Exercise:
Write out the listing below again, precisely as it is given.

Data for this exercise:
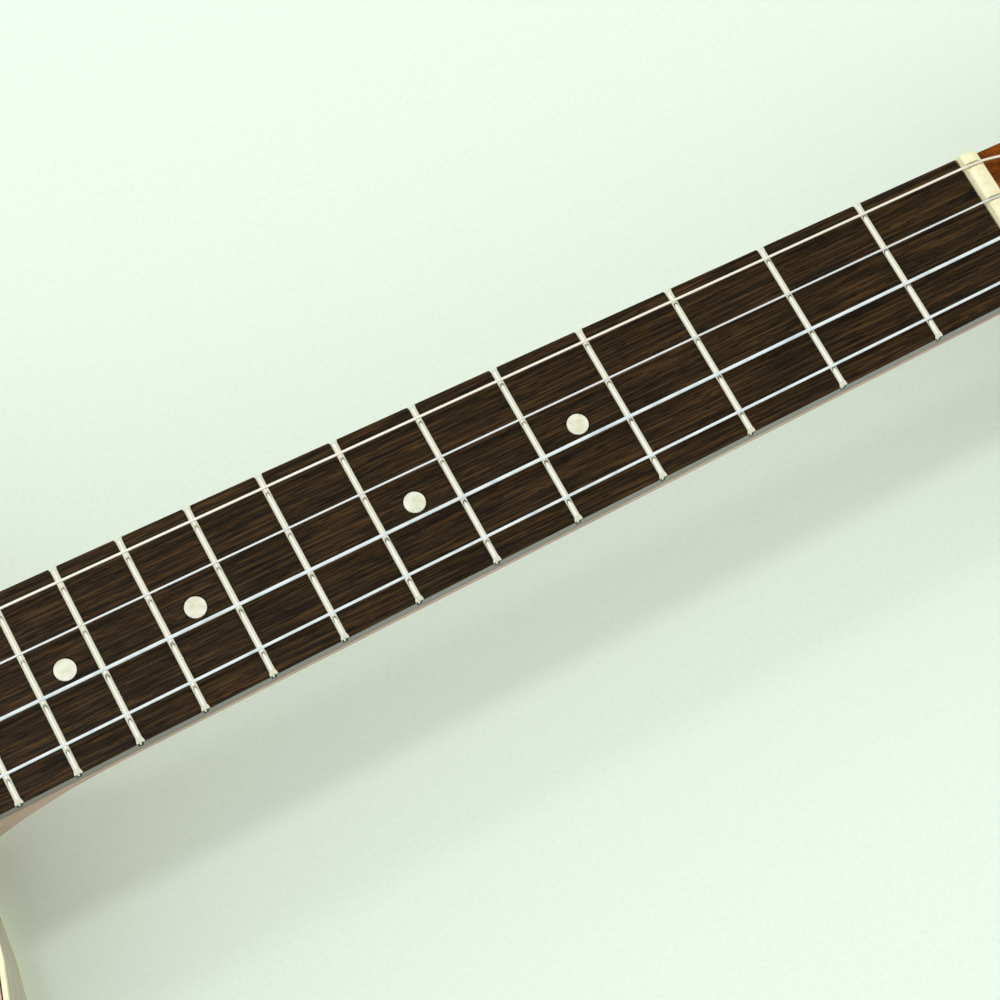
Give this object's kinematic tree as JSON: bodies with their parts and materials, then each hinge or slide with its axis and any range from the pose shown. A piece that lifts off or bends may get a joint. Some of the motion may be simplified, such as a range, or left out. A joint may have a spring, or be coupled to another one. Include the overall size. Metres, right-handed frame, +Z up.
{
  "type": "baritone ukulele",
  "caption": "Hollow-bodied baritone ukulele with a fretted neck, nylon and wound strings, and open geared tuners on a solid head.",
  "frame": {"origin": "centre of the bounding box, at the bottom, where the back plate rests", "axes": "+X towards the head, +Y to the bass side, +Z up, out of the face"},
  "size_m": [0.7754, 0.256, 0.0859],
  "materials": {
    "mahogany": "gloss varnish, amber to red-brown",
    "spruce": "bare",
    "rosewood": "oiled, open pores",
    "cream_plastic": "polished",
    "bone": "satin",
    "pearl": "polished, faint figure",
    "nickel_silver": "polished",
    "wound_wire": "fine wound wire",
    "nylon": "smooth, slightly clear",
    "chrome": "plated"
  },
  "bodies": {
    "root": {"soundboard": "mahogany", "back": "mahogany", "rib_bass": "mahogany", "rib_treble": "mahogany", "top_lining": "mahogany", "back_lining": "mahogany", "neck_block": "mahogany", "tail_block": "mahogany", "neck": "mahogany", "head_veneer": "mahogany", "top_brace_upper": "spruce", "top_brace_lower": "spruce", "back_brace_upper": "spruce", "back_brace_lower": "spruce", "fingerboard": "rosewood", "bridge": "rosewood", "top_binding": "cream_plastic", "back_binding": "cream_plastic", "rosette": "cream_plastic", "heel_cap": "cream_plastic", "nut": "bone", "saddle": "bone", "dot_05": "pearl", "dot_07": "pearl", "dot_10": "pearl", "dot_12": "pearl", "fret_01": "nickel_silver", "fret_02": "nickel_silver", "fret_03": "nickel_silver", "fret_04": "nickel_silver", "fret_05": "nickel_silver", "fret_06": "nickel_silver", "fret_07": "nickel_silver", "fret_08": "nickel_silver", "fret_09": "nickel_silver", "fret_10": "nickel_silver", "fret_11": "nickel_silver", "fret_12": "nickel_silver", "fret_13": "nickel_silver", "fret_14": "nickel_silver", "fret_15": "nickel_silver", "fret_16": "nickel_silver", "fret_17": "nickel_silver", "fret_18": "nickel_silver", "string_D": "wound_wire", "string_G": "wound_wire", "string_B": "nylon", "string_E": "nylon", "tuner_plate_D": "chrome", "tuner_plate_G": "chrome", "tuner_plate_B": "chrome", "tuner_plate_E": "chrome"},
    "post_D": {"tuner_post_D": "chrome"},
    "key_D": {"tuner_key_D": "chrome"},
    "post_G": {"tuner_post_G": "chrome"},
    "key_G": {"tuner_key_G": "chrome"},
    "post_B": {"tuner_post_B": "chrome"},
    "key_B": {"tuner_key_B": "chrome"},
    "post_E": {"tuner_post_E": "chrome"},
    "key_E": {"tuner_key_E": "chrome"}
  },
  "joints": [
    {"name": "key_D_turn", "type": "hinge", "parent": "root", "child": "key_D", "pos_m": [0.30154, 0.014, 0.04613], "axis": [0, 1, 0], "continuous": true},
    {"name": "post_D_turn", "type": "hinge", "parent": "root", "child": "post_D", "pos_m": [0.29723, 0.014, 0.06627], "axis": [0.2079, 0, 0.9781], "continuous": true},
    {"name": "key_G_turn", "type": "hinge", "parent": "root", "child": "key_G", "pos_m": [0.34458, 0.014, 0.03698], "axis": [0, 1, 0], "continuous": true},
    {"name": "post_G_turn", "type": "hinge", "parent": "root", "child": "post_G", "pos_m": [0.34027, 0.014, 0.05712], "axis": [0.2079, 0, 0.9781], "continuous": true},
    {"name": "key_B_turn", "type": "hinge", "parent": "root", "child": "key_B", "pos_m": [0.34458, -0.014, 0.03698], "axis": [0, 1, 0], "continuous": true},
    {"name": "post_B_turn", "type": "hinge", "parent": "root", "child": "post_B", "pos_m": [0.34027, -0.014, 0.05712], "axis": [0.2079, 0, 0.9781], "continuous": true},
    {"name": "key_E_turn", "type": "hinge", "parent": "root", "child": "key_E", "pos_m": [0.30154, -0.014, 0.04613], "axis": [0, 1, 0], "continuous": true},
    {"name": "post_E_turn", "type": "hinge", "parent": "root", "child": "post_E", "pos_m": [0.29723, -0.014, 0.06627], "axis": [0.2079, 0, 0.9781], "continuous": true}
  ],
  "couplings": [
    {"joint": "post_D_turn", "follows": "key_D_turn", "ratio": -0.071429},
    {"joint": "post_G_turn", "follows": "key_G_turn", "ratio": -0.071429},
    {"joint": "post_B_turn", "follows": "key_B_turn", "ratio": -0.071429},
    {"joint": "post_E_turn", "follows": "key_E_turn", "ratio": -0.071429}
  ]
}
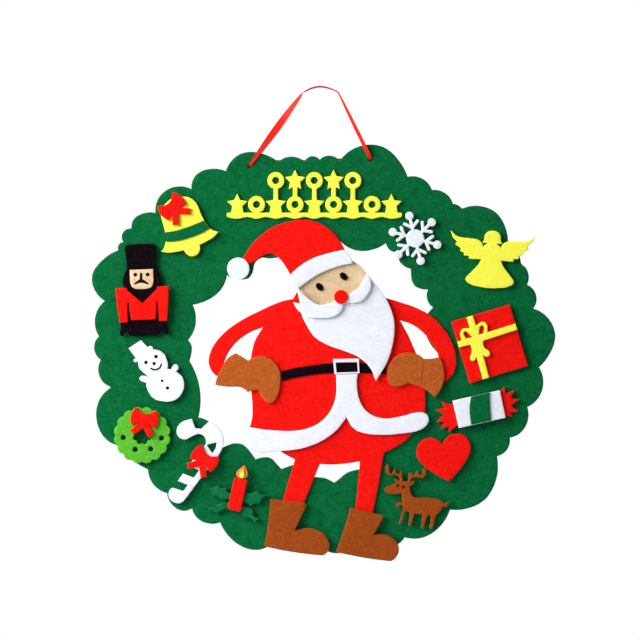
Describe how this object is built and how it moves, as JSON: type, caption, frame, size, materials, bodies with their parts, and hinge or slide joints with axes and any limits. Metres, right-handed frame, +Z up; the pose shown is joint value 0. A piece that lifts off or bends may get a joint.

Task result:
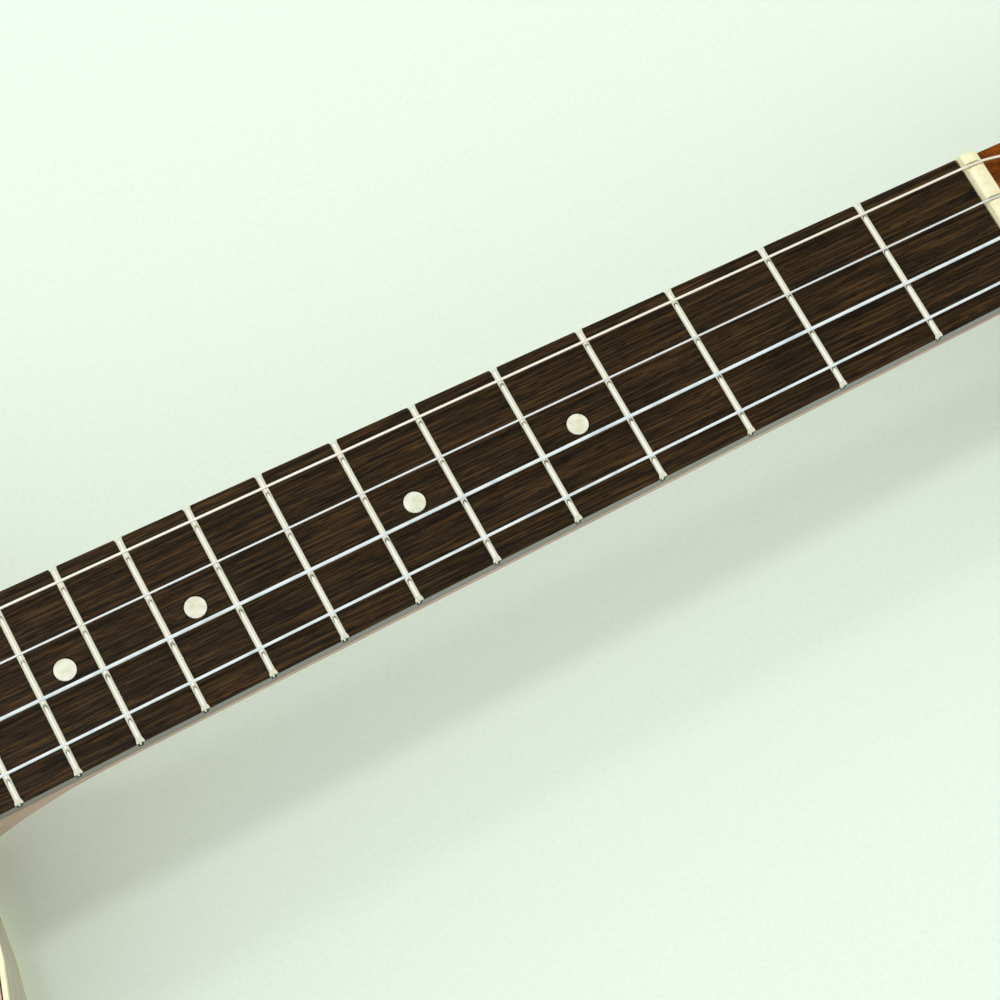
Give this object's kinematic tree as JSON: bodies with their parts and materials, then each hinge or slide with its axis and any range from the pose shown. A piece that lifts off or bends may get a joint. Some of the motion may be simplified, such as a range, or left out. A joint may have a spring, or be coupled to another one. Include the overall size. Metres, right-handed frame, +Z up.
{
  "type": "baritone ukulele",
  "caption": "Hollow-bodied baritone ukulele with a fretted neck, nylon and wound strings, and open geared tuners on a solid head.",
  "frame": {"origin": "centre of the bounding box, at the bottom, where the back plate rests", "axes": "+X towards the head, +Y to the bass side, +Z up, out of the face"},
  "size_m": [0.7754, 0.256, 0.0859],
  "materials": {
    "mahogany": "gloss varnish, amber to red-brown",
    "spruce": "bare",
    "rosewood": "oiled, open pores",
    "cream_plastic": "polished",
    "bone": "satin",
    "pearl": "polished, faint figure",
    "nickel_silver": "polished",
    "wound_wire": "fine wound wire",
    "nylon": "smooth, slightly clear",
    "chrome": "plated"
  },
  "bodies": {
    "root": {"soundboard": "mahogany", "back": "mahogany", "rib_bass": "mahogany", "rib_treble": "mahogany", "top_lining": "mahogany", "back_lining": "mahogany", "neck_block": "mahogany", "tail_block": "mahogany", "neck": "mahogany", "head_veneer": "mahogany", "top_brace_upper": "spruce", "top_brace_lower": "spruce", "back_brace_upper": "spruce", "back_brace_lower": "spruce", "fingerboard": "rosewood", "bridge": "rosewood", "top_binding": "cream_plastic", "back_binding": "cream_plastic", "rosette": "cream_plastic", "heel_cap": "cream_plastic", "nut": "bone", "saddle": "bone", "dot_05": "pearl", "dot_07": "pearl", "dot_10": "pearl", "dot_12": "pearl", "fret_01": "nickel_silver", "fret_02": "nickel_silver", "fret_03": "nickel_silver", "fret_04": "nickel_silver", "fret_05": "nickel_silver", "fret_06": "nickel_silver", "fret_07": "nickel_silver", "fret_08": "nickel_silver", "fret_09": "nickel_silver", "fret_10": "nickel_silver", "fret_11": "nickel_silver", "fret_12": "nickel_silver", "fret_13": "nickel_silver", "fret_14": "nickel_silver", "fret_15": "nickel_silver", "fret_16": "nickel_silver", "fret_17": "nickel_silver", "fret_18": "nickel_silver", "string_D": "wound_wire", "string_G": "wound_wire", "string_B": "nylon", "string_E": "nylon", "tuner_plate_D": "chrome", "tuner_plate_G": "chrome", "tuner_plate_B": "chrome", "tuner_plate_E": "chrome"},
    "post_D": {"tuner_post_D": "chrome"},
    "key_D": {"tuner_key_D": "chrome"},
    "post_G": {"tuner_post_G": "chrome"},
    "key_G": {"tuner_key_G": "chrome"},
    "post_B": {"tuner_post_B": "chrome"},
    "key_B": {"tuner_key_B": "chrome"},
    "post_E": {"tuner_post_E": "chrome"},
    "key_E": {"tuner_key_E": "chrome"}
  },
  "joints": [
    {"name": "key_D_turn", "type": "hinge", "parent": "root", "child": "key_D", "pos_m": [0.30154, 0.014, 0.04613], "axis": [0, 1, 0], "continuous": true},
    {"name": "post_D_turn", "type": "hinge", "parent": "root", "child": "post_D", "pos_m": [0.29723, 0.014, 0.06627], "axis": [0.2079, 0, 0.9781], "continuous": true},
    {"name": "key_G_turn", "type": "hinge", "parent": "root", "child": "key_G", "pos_m": [0.34458, 0.014, 0.03698], "axis": [0, 1, 0], "continuous": true},
    {"name": "post_G_turn", "type": "hinge", "parent": "root", "child": "post_G", "pos_m": [0.34027, 0.014, 0.05712], "axis": [0.2079, 0, 0.9781], "continuous": true},
    {"name": "key_B_turn", "type": "hinge", "parent": "root", "child": "key_B", "pos_m": [0.34458, -0.014, 0.03698], "axis": [0, 1, 0], "continuous": true},
    {"name": "post_B_turn", "type": "hinge", "parent": "root", "child": "post_B", "pos_m": [0.34027, -0.014, 0.05712], "axis": [0.2079, 0, 0.9781], "continuous": true},
    {"name": "key_E_turn", "type": "hinge", "parent": "root", "child": "key_E", "pos_m": [0.30154, -0.014, 0.04613], "axis": [0, 1, 0], "continuous": true},
    {"name": "post_E_turn", "type": "hinge", "parent": "root", "child": "post_E", "pos_m": [0.29723, -0.014, 0.06627], "axis": [0.2079, 0, 0.9781], "continuous": true}
  ],
  "couplings": [
    {"joint": "post_D_turn", "follows": "key_D_turn", "ratio": -0.071429},
    {"joint": "post_G_turn", "follows": "key_G_turn", "ratio": -0.071429},
    {"joint": "post_B_turn", "follows": "key_B_turn", "ratio": -0.071429},
    {"joint": "post_E_turn", "follows": "key_E_turn", "ratio": -0.071429}
  ]
}
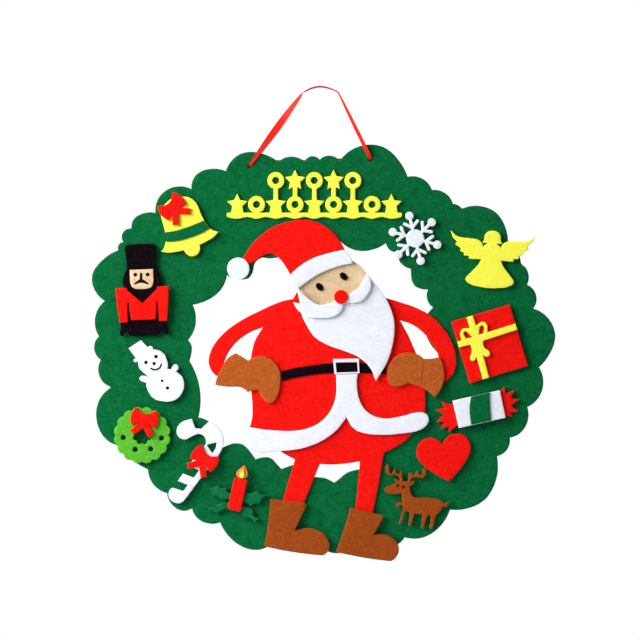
Describe how this object is built and how it moves, as JSON: type, caption, frame, size, materials, bodies with their parts, and hinge or slide joints with axes and any limits. Metres, right-handed frame, +Z up; the pose shown is joint value 0. A piece that lifts off or bends may get a joint.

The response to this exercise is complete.